**Written problem:** All the data should come back exactly as it was given.

# start of Supplied data

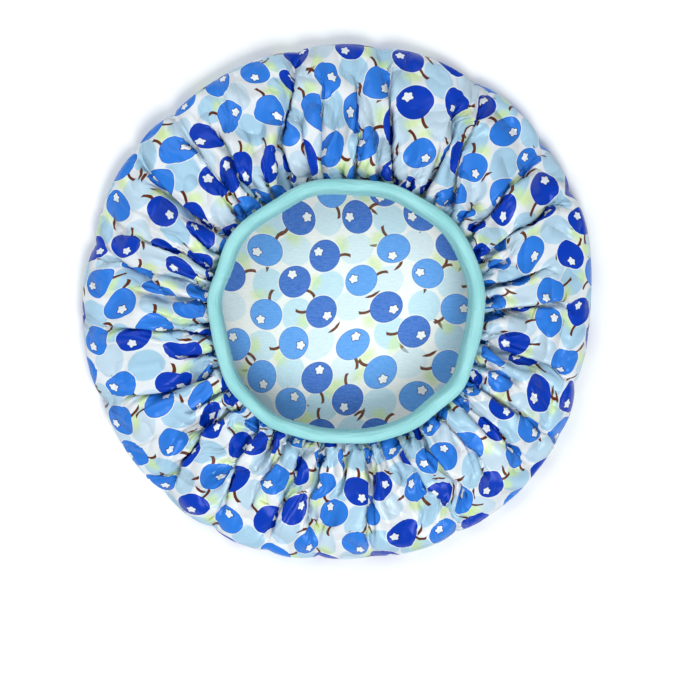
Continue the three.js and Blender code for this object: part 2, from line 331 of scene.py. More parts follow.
def foldTable(v):
    # The folds of the photograph, and between them shorter gathers and fine ones that die out beside
    # the band. Each has its place at the band, reach, lean, weight, width and drift towards the rim;
    # the lean is a sum of sines of the place plus a little chance, so that neighbours lie over alike.
    rng = np.random.default_rng(v['seed'])
    shown = np.array(v['shownFolds']) / np.array([360, 360, 1])
    following = np.append(shown[1:, 0], shown[0, 0] + 1)
    places, kinds, reach, drift = [], [], [], []
    for (first, outer, far), last, nextDrift in zip(shown, following, np.roll(shown[:, 1] - shown[:, 0], -1)):
        count = max(int(round((last - first) / v['foldPitch'])), 1) * 2
        order = np.arange(count)
        share = (order + rng.uniform(-0.25, 0.25, count) * (order > 0)) / count
        places.append(first + (last - first) * share)
        kind = np.where(order == 0, 0, np.where(order % 2 == 0, 1, 2))
        kinds.append(kind)
        middling, short = rng.uniform(*v['gatherReach'], count), rng.uniform(*v['fineReach'], count)
        reach.append(np.where(kind == 0, far, np.where(kind == 1, middling, short)))
        drift.append((outer - first) * (1 - share) + nextDrift * share)
    places, kinds, reach, drift = [np.concatenate(part) for part in (places, kinds, reach, drift)]
    n = len(places)
    swing = np.sin(2 * np.pi * (5 * places + 0.13)) + 0.5 * np.sin(2 * np.pi * (11 * places + 0.4))
    lean = np.clip(1.4 * swing + rng.normal(0, 0.35, n), -1.5, 1.5) * np.array(v['leanShares'])[kinds]
    strength = np.where(kinds == 0, np.clip(reach / 100, 0.9, 1.4), np.array(v['weightShares'])[kinds])
    return {
        'place': places, 'reach': reach, 'lean': lean, 'drift': drift,
        'weight': rng.uniform(0.8, 1.25, n) * strength,
        'width': rng.uniform(0.85, 1.2, n) * np.array(v['widthShares'])[kinds],
        'bow': rng.normal(0, 0.003, n), 'isLong': (kinds == 0) & (reach > 115),
    }


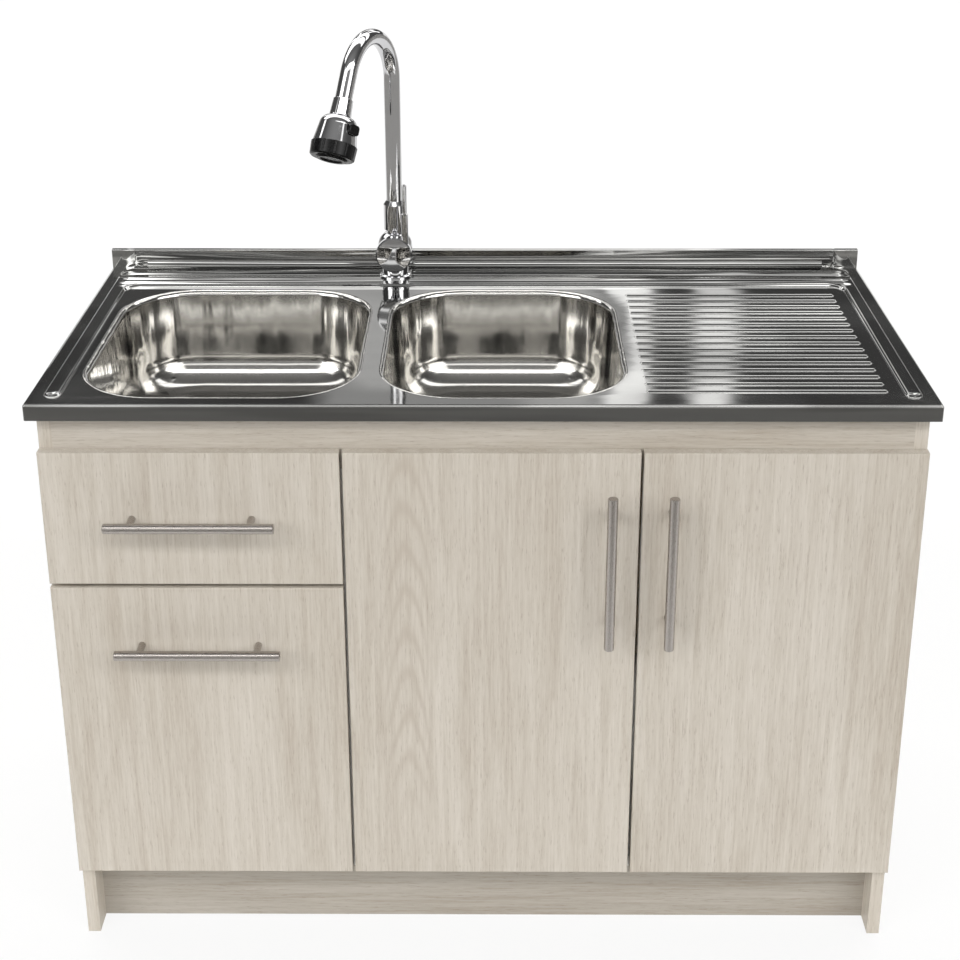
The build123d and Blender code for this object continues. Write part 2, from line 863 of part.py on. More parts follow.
def hinge_cups(edge_x, inward):
    x = cup_center(edge_x, inward)
    y = face_y + front_thickness
    return Compound([Pos(x, y, z) * hinge_cup() for z in hinge_heights()])


def door_panel(x0, x1, edge_x, inward):
    """Door leaf with the two round pockets for its hinge cups."""
    panel = front_panel(x0, x1, front_bottom, front_top)
    x = cup_center(edge_x, inward)
    pocket = Rot(90, 0, 0) * Cylinder(
        cup_diameter / 2, cup_depth, align=(Align.CENTER, Align.CENTER, Align.MIN)
    )
    return panel - [Pos(x, face_y + front_thickness, z) * pocket for z in hinge_heights()]


def hinge_arm():
    """Cranked hinge arm on its mounting plate, on a side panel whose face is at x = 0."""
    y0 = arm_setback
    y1 = arm_setback + arm_length
    outline = Polyline(
        (plate_thickness, y1),
        (plate_thickness, y0 + 22),
        (plate_thickness + 6, y0 + 14),
        (plate_thickness + 10, y0),
        (plate_thickness + 22, y0),
        (plate_thickness + 20, y0 + 12),
        (plate_thickness + arm_height, y0 + 28),
        (plate_thickness + arm_height, y1 - 4),
        (plate_thickness + arm_height - 4, y1),
        close=True,
    )
    arm = extrude(make_face(outline), arm_width / 2, both=True)
    screw_place = Pos(plate_thickness + arm_height, plate_setback + plate_depth / 2, 0)
    screw = screw_place * Rot(0, 90, 0) * Cylinder(4, 2)
    wing = RectangleRounded(plate_depth, plate_length, 5)
    side = Plane((0, plate_setback, 0), x_dir=(0, 1, 0), z_dir=(1, 0, 0))
    plate = extrude(side * wing, plate_thickness)
    return arm + plate + screw


def hinge_arms():
    arms = []
    for z in hinge_heights():
        arms.append(Pos(divider_right, front_y, z) * hinge_arm())
        arms.append(Pos(inner_half, front_y, z) * mirror(hinge_arm(), Plane.YZ))
    return Compound(arms)


# ================================================================ tap
def at_tap(shape):
    return Pos(tap_x, tap_axis_y, ledge_z) * shape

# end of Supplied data

**Solution for this task:**
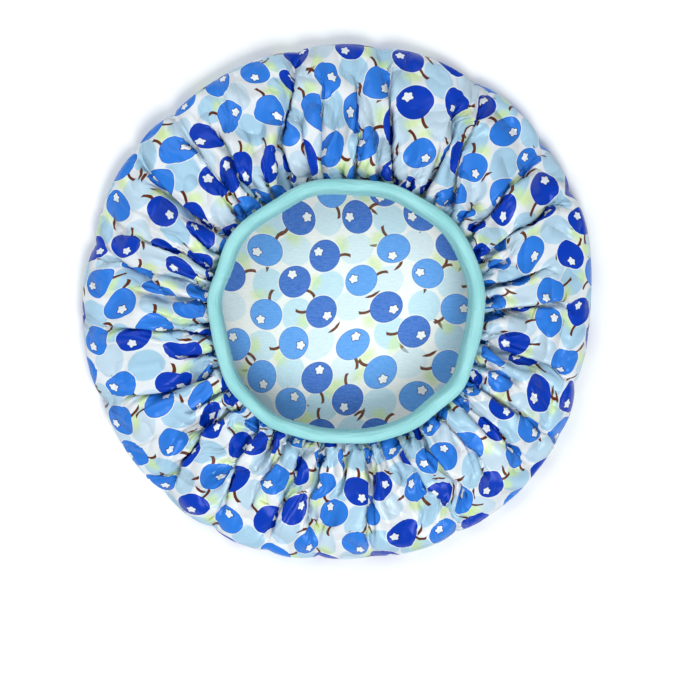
Continue the three.js and Blender code for this object: part 2, from line 331 of scene.py. More parts follow.
def foldTable(v):
    # The folds of the photograph, and between them shorter gathers and fine ones that die out beside
    # the band. Each has its place at the band, reach, lean, weight, width and drift towards the rim;
    # the lean is a sum of sines of the place plus a little chance, so that neighbours lie over alike.
    rng = np.random.default_rng(v['seed'])
    shown = np.array(v['shownFolds']) / np.array([360, 360, 1])
    following = np.append(shown[1:, 0], shown[0, 0] + 1)
    places, kinds, reach, drift = [], [], [], []
    for (first, outer, far), last, nextDrift in zip(shown, following, np.roll(shown[:, 1] - shown[:, 0], -1)):
        count = max(int(round((last - first) / v['foldPitch'])), 1) * 2
        order = np.arange(count)
        share = (order + rng.uniform(-0.25, 0.25, count) * (order > 0)) / count
        places.append(first + (last - first) * share)
        kind = np.where(order == 0, 0, np.where(order % 2 == 0, 1, 2))
        kinds.append(kind)
        middling, short = rng.uniform(*v['gatherReach'], count), rng.uniform(*v['fineReach'], count)
        reach.append(np.where(kind == 0, far, np.where(kind == 1, middling, short)))
        drift.append((outer - first) * (1 - share) + nextDrift * share)
    places, kinds, reach, drift = [np.concatenate(part) for part in (places, kinds, reach, drift)]
    n = len(places)
    swing = np.sin(2 * np.pi * (5 * places + 0.13)) + 0.5 * np.sin(2 * np.pi * (11 * places + 0.4))
    lean = np.clip(1.4 * swing + rng.normal(0, 0.35, n), -1.5, 1.5) * np.array(v['leanShares'])[kinds]
    strength = np.where(kinds == 0, np.clip(reach / 100, 0.9, 1.4), np.array(v['weightShares'])[kinds])
    return {
        'place': places, 'reach': reach, 'lean': lean, 'drift': drift,
        'weight': rng.uniform(0.8, 1.25, n) * strength,
        'width': rng.uniform(0.85, 1.2, n) * np.array(v['widthShares'])[kinds],
        'bow': rng.normal(0, 0.003, n), 'isLong': (kinds == 0) & (reach > 115),
    }


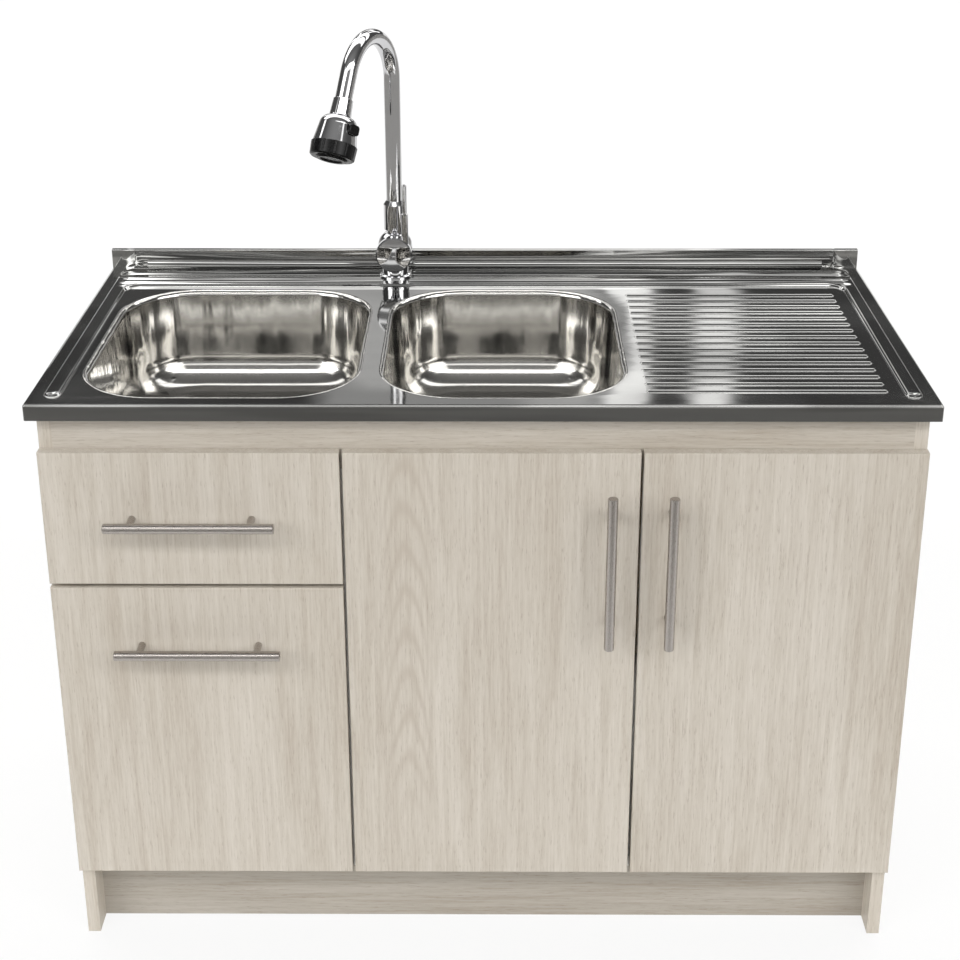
The build123d and Blender code for this object continues. Write part 2, from line 863 of part.py on. More parts follow.
def hinge_cups(edge_x, inward):
    x = cup_center(edge_x, inward)
    y = face_y + front_thickness
    return Compound([Pos(x, y, z) * hinge_cup() for z in hinge_heights()])


def door_panel(x0, x1, edge_x, inward):
    """Door leaf with the two round pockets for its hinge cups."""
    panel = front_panel(x0, x1, front_bottom, front_top)
    x = cup_center(edge_x, inward)
    pocket = Rot(90, 0, 0) * Cylinder(
        cup_diameter / 2, cup_depth, align=(Align.CENTER, Align.CENTER, Align.MIN)
    )
    return panel - [Pos(x, face_y + front_thickness, z) * pocket for z in hinge_heights()]


def hinge_arm():
    """Cranked hinge arm on its mounting plate, on a side panel whose face is at x = 0."""
    y0 = arm_setback
    y1 = arm_setback + arm_length
    outline = Polyline(
        (plate_thickness, y1),
        (plate_thickness, y0 + 22),
        (plate_thickness + 6, y0 + 14),
        (plate_thickness + 10, y0),
        (plate_thickness + 22, y0),
        (plate_thickness + 20, y0 + 12),
        (plate_thickness + arm_height, y0 + 28),
        (plate_thickness + arm_height, y1 - 4),
        (plate_thickness + arm_height - 4, y1),
        close=True,
    )
    arm = extrude(make_face(outline), arm_width / 2, both=True)
    screw_place = Pos(plate_thickness + arm_height, plate_setback + plate_depth / 2, 0)
    screw = screw_place * Rot(0, 90, 0) * Cylinder(4, 2)
    wing = RectangleRounded(plate_depth, plate_length, 5)
    side = Plane((0, plate_setback, 0), x_dir=(0, 1, 0), z_dir=(1, 0, 0))
    plate = extrude(side * wing, plate_thickness)
    return arm + plate + screw


def hinge_arms():
    arms = []
    for z in hinge_heights():
        arms.append(Pos(divider_right, front_y, z) * hinge_arm())
        arms.append(Pos(inner_half, front_y, z) * mirror(hinge_arm(), Plane.YZ))
    return Compound(arms)


# ================================================================ tap
def at_tap(shape):
    return Pos(tap_x, tap_axis_y, ledge_z) * shape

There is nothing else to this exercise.